Recipe results: Very tasty combination of flavours - the amount of pasta could easily take more vegetables, which I may do next time. Maybe 2 cups of cherry tomato halves, for example. I doubled the amount of dill (I was using fresh dill), which was right for me, but your mileage may vary.
The dressing was surprisingly oily. Too much oil by half, I would say. I have since used the dressing recipe with only 2 tablespoons of olive oil, which I found to be perfect, to dress a green salad. I will make this again with the adjusted dressing.
It needs salt. Yes, I know that salt is going through a demonization period, and that some people need a lower-sodium diet. Even though I tend to have a light hand with the salt myself, I added a pinch of salt to the dressing, to help bring the flavours together.
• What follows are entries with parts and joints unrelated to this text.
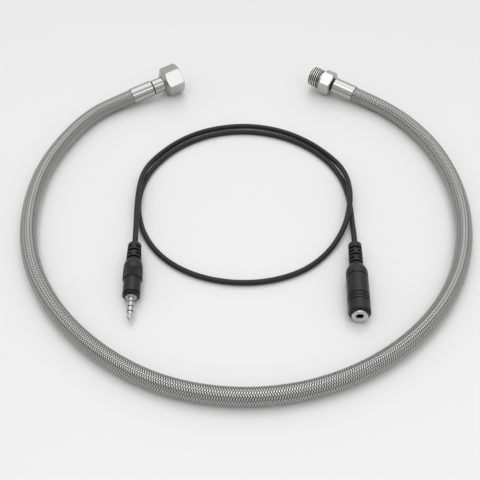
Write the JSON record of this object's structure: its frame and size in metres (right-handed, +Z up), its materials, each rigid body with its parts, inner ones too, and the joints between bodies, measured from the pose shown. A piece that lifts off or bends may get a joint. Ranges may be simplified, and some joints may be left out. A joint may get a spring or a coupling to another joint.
{
  "type": "extension hose and cable set",
  "caption": "Steel-braided flexible hose in an open ring, with a union nut and a male threaded end, and a looped black cable with a jack plug and an inline socket.",
  "frame": {"origin": "on the floor, in the middle of the box round the hose's end fittings, the plug and the socket", "axes": "+Z up; +X to the right and +Y away from the viewer, with the hose's open ends at +Y and the plug and socket at -Y"},
  "size_m": [0.257, 0.2615, 0.0196],
  "materials": {
    "steel_braid": "braided stainless wire",
    "polished_steel": "polished stainless steel",
    "turned_steel": "machined stainless steel with fine turning marks",
    "hose_rubber": "black rubber",
    "cable_vinyl": "smooth black flexible vinyl",
    "wire_insulation": "insulated wires, hidden",
    "nickel_plate": "nickel plated brass",
    "insulator": "moulded black plastic",
    "shell_plastic": "satin black moulded plastic",
    "boot_vinyl": "moulded black flexible vinyl",
    "spring_bronze": "rolled spring bronze"
  },
  "bodies": {
    "hose": {"hose_liner": "hose_rubber", "hose_braid": "steel_braid", "union_ferrule": "polished_steel", "union_nipple": "polished_steel", "union_gasket": "hose_rubber", "male_ferrule": "polished_steel", "male_nipple": "turned_steel"},
    "nut_guide": {"nut_guide_ring": "polished_steel"},
    "union_nut": {"union_nut": "turned_steel"},
    "cable": {"cable_jacket": "cable_vinyl", "cable_cores": "wire_insulation", "plug_tip": "nickel_plate", "plug_ring_1": "nickel_plate", "plug_ring_2": "nickel_plate", "plug_sleeve": "nickel_plate", "plug_insulator_1": "insulator", "plug_insulator_2": "insulator", "plug_insulator_3": "insulator", "plug_inner_mould": "insulator", "plug_shell": "shell_plastic", "plug_boot": "boot_vinyl", "plug_cord_clamp": "nickel_plate", "jack_bush": "nickel_plate", "jack_insert": "insulator", "jack_wire_mould": "insulator", "jack_shell": "shell_plastic", "jack_boot": "boot_vinyl", "jack_cord_clamp": "nickel_plate"},
    "tip_spring": {"jack_tip_spring": "spring_bronze"},
    "ring_1_spring": {"jack_ring_1_spring": "spring_bronze"},
    "ring_2_spring": {"jack_ring_2_spring": "spring_bronze"}
  },
  "joints": [
    {"name": "union_nut_slide", "type": "slide", "parent": "hose", "child": "nut_guide", "axis": [0.8725, 0.473, 0.1223], "range_m": [-0.0077, 0]},
    {"name": "union_nut_spin", "type": "hinge", "parent": "nut_guide", "child": "union_nut", "pos_m": [-0.05419, 0.09164, 0.00898], "axis": [0.8725, 0.473, 0.1223], "continuous": true},
    {"name": "cable_lift", "type": "slide", "parent": "hose", "child": "cable", "axis": [0, 0, 1], "range_m": [0, 0.05]},
    {"name": "tip_contact", "type": "hinge", "parent": "cable", "child": "tip_spring", "pos_m": [0.05915, -0.08417, 0.0083], "axis": [-0.9989, 0.0469, 0], "range_deg": [0, 3], "stiffness_Nm_per_rad": 0.05},
    {"name": "ring_1_contact", "type": "hinge", "parent": "cable", "child": "ring_1_spring", "pos_m": [0.05703, -0.08407, 0.00462], "axis": [0.4994, -0.0235, -0.866], "range_deg": [0, 2.2], "stiffness_Nm_per_rad": 0.05},
    {"name": "ring_2_contact", "type": "hinge", "parent": "cable", "child": "ring_2_spring", "pos_m": [0.06127, -0.08427, 0.00462], "axis": [0.4994, -0.0235, 0.866], "range_deg": [0, 1.8], "stiffness_Nm_per_rad": 0.05}
  ]
}
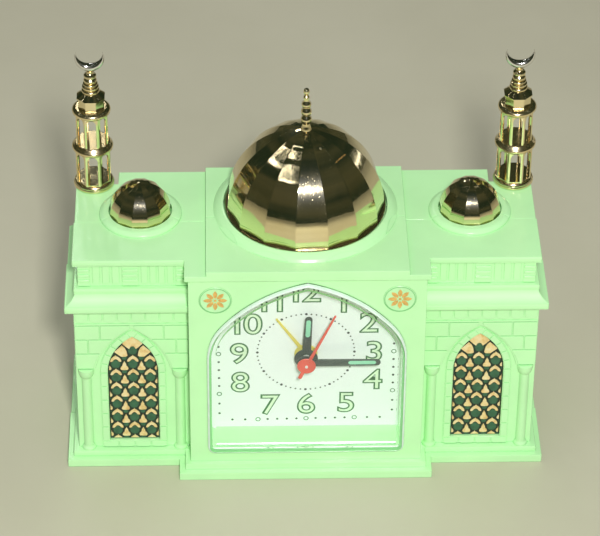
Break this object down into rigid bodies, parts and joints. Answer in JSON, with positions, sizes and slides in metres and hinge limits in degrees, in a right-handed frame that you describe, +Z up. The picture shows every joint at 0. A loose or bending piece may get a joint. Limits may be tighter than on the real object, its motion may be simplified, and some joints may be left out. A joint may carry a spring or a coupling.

I think it was the right call, although, perhaps not if you are on any medical sodium restriction.
Further Thoughts
I find that I am turned off by diet books that promote use of "diet" foods. Can there really be no connection between the number of aisles in our supermarkets devoted to supposed diet-friendly foods and the ever-growing width of our nation's posteriors? I have far more respect for the idea of limiting fatty or sweet or otherwise troublesome (real) foods and enjoying them less frequently, than suggesting that it's okay to put diet products on our plates. I am disappointed that the Mayo Clinic's official diet appears to encourage the use of such things, and confused that the first sample recipe that I tried, which includes a homemade vinaigrette instead of the calorie-reduced versions indicated elsewhere, contains so very much unnecessary fat.
Mixed messages, but some very worthwhile ideas peppered throughout.